In describing the events surrounding the fire of Rome, ancient Roman historian Tacitus had this to say

“Consequently, to get rid of the report [that he had started the fire], Nero fastened the guilt and inflicted the most exquisite tortures on a class hated for their abominations, called Christians by the populace. Christus, from whom the name had its origin, suffered the extreme penalty during the reign of Tiberius at the hands of one of our procurators, Pontius Pilatus, and a most mischievous superstition, thus checked for the moment, again broke out not only in Judaea, the first source of the evil, but even in Rome, where all things hideous and shameful from every part of the world find their centre and become popular.” (Annals, 15:44) 

Tacitus, clearly no fan of the Christians, wrote this around the end of the first century. It would be over 200 years before Christianity would begin its rise to the majority religion. It would be difficult to claim that in those two centuries Christianity bore no weight of persecution or derision at all. 

While Christianity is at the very least tolerated by the Western culture, in communist countries such as North Korea and China, and in predominantly Muslim countries, Christians continue to be maligned, abused, and killed for their beliefs. And despite its supposed dominance in the Western World, it is likely that if anyone announces "I want to talk to you about Jesus," in a public place in America, eyes will roll and heads will turn in discomfort.  

The Bible predicts that Christianity will encounter resistance, and so it has. Jesus also predicts that "...when I am lifted up from the earth, will draw all people to myself." 

Christianity is paradoxically successful and disliked, all of which was predicted by the Bible. 

Persecution may not be a strong argument for the truth of Christianity.

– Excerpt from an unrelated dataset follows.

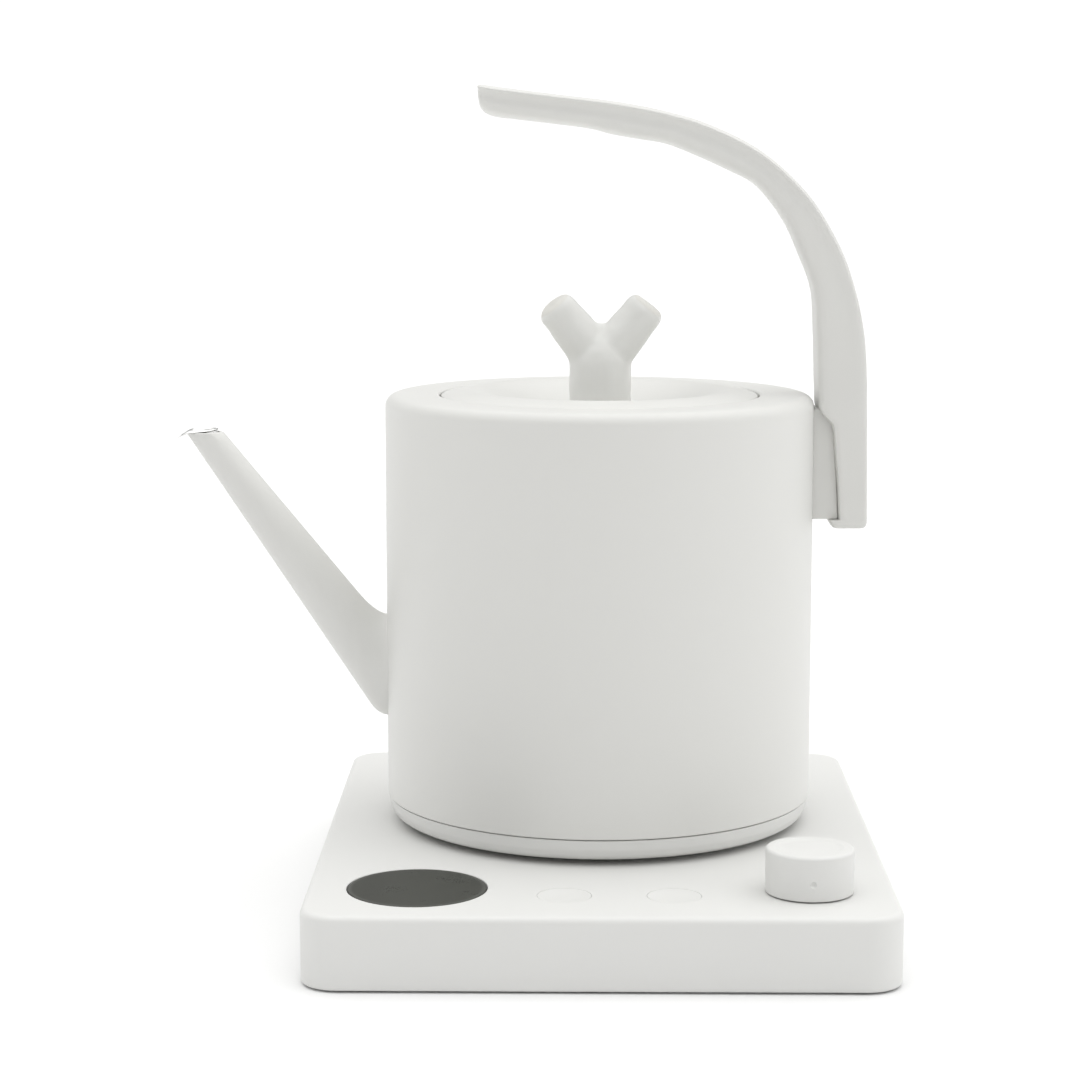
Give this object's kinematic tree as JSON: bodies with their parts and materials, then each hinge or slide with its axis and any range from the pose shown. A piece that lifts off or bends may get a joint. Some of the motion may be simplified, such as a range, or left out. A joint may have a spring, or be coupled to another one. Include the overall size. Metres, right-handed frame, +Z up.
{
  "type": "electric pouring kettle with powered base",
  "caption": "Electric pouring kettle: drum body, slim straight spout, cantilever handle and forked lid knob, on a slab base with display, keys and dial.",
  "frame": {"origin": "centre of the object's box, on the surface it stands on", "axes": "+Z up; the controls face -Y, the spout points to -X and the handle is on +X"},
  "size_m": [0.2078, 0.198, 0.2409],
  "materials": {
    "white_paint": "fine satin powder coat",
    "white_plastic": "satin moulding",
    "handle_plastic": "smooth satin coating",
    "knob_resin": "satin-gloss coating over a hand-shaped form",
    "grey_plastic": "moulded",
    "black_plastic": "moulded",
    "display_glass": "dark polished window",
    "steel": "brushed",
    "lip_steel": "polished stainless steel",
    "contact_brass": "bright",
    "silicone": "soft",
    "foot_rubber": "soft",
    "circuit_board": "lacquered"
  },
  "bodies": {
    "base": {"base_top_shell": "white_plastic", "base_bottom_cover": "white_plastic", "cover_screw_1": "steel", "cover_screw_2": "steel", "cover_screw_3": "steel", "cover_screw_4": "steel", "rubber_foot_1": "foot_rubber", "rubber_foot_2": "foot_rubber", "rubber_foot_3": "foot_rubber", "rubber_foot_4": "foot_rubber", "display_lens": "display_glass", "display_module": "black_plastic", "key_switch_left": "black_plastic", "key_switch_right": "black_plastic", "encoder_body": "grey_plastic", "control_board": "circuit_board", "power_board": "circuit_board", "power_relay": "black_plastic", "power_transformer": "black_plastic", "base_connector": "black_plastic", "cord_gland": "white_plastic"},
    "left_key": {"key_left": "white_plastic"},
    "right_key": {"key_right": "white_plastic"},
    "dial_rotor": {"encoder_rotor": "black_plastic"},
    "dial": {"control_dial": "white_plastic", "encoder_shaft": "steel"},
    "coupler": {"kettle_coupler": "black_plastic", "coupler_pin": "contact_brass", "coupler_ring": "contact_brass"},
    "kettle": {"kettle_body": "white_paint", "kettle_bottom_ring": "white_plastic", "ring_screw_1": "steel", "ring_screw_2": "steel", "ring_screw_3": "steel", "heating_plate": "steel", "heating_element": "steel", "temperature_probe": "steel", "spout": "white_paint", "spout_lip": "lip_steel", "handle_bracket": "handle_plastic", "handle": "handle_plastic", "handle_screw": "steel"},
    "lid": {"lid_cover": "white_paint", "lid_inner_cover": "steel", "lid_seal": "silicone", "lid_knob": "knob_resin", "lid_knob_screw": "steel"}
  },
  "joints": [
    {"name": "kettle_lift", "type": "slide", "parent": "base", "child": "coupler", "axis": [0, 0, 1], "range_m": [0, 0.06]},
    {"name": "kettle_swivel", "type": "hinge", "parent": "coupler", "child": "kettle", "pos_m": [0.02275, 0.0143, 0.0231], "axis": [0, 0, 1], "continuous": true},
    {"name": "lid_lift", "type": "slide", "parent": "kettle", "child": "lid", "axis": [0, 0, 1], "range_m": [0, 0.04]},
    {"name": "dial_turn", "type": "hinge", "parent": "base", "child": "dial_rotor", "pos_m": [0.0799, -0.0728, 0.012], "axis": [0, 0, 1], "continuous": true},
    {"name": "dial_press", "type": "slide", "parent": "dial_rotor", "child": "dial", "axis": [0, 0, -1], "range_m": [0, 0.0003], "stiffness_N_per_m": 2000, "springref_m": -0.0008},
    {"name": "left_key_press", "type": "slide", "parent": "base", "child": "left_key", "axis": [0, 0, -1], "range_m": [0, 0.0006], "stiffness_N_per_m": 1500, "springref_m": -0.0006},
    {"name": "right_key_press", "type": "slide", "parent": "base", "child": "right_key", "axis": [0, 0, -1], "range_m": [0, 0.0006], "stiffness_N_per_m": 1500, "springref_m": -0.0006}
  ]
}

It is still an uncomfortable fact for those opposed to Christianity because, as Candida Moss puts it: "the dangerous legacy of a martyrdom complex is employed today to silence dissent and galvanize a new generation of culture warriors." 

To allow Christians to believe they are or have been persecuted actually reinforces their beliefs. However, books such as Moss's are not exactly designed to make Christians feel comfortable or accepted. The very dissent she claims such tales are intended to silence could be seen by Christians as persecution, just as any other group, minority or otherwise, claims to be "persecuted" when someone in the modern world speaks out against them. When it comes to Christianity, there is no bad publicity. The mere act of talking about it, negatively or positively, continues to encourage its growth. As Paul said: "Some indeed preach Christ from envy and rivalry, but others from good will. The latter do it out of love, knowing that I am put here for the defense of the gospel. The former proclaim Christ out of selfish ambition, not sincerely but thinking to afflict me in my imprisonment. What then? Only that in every way, whether in pretense or in truth, Christ is proclaimed, and in that I rejoice."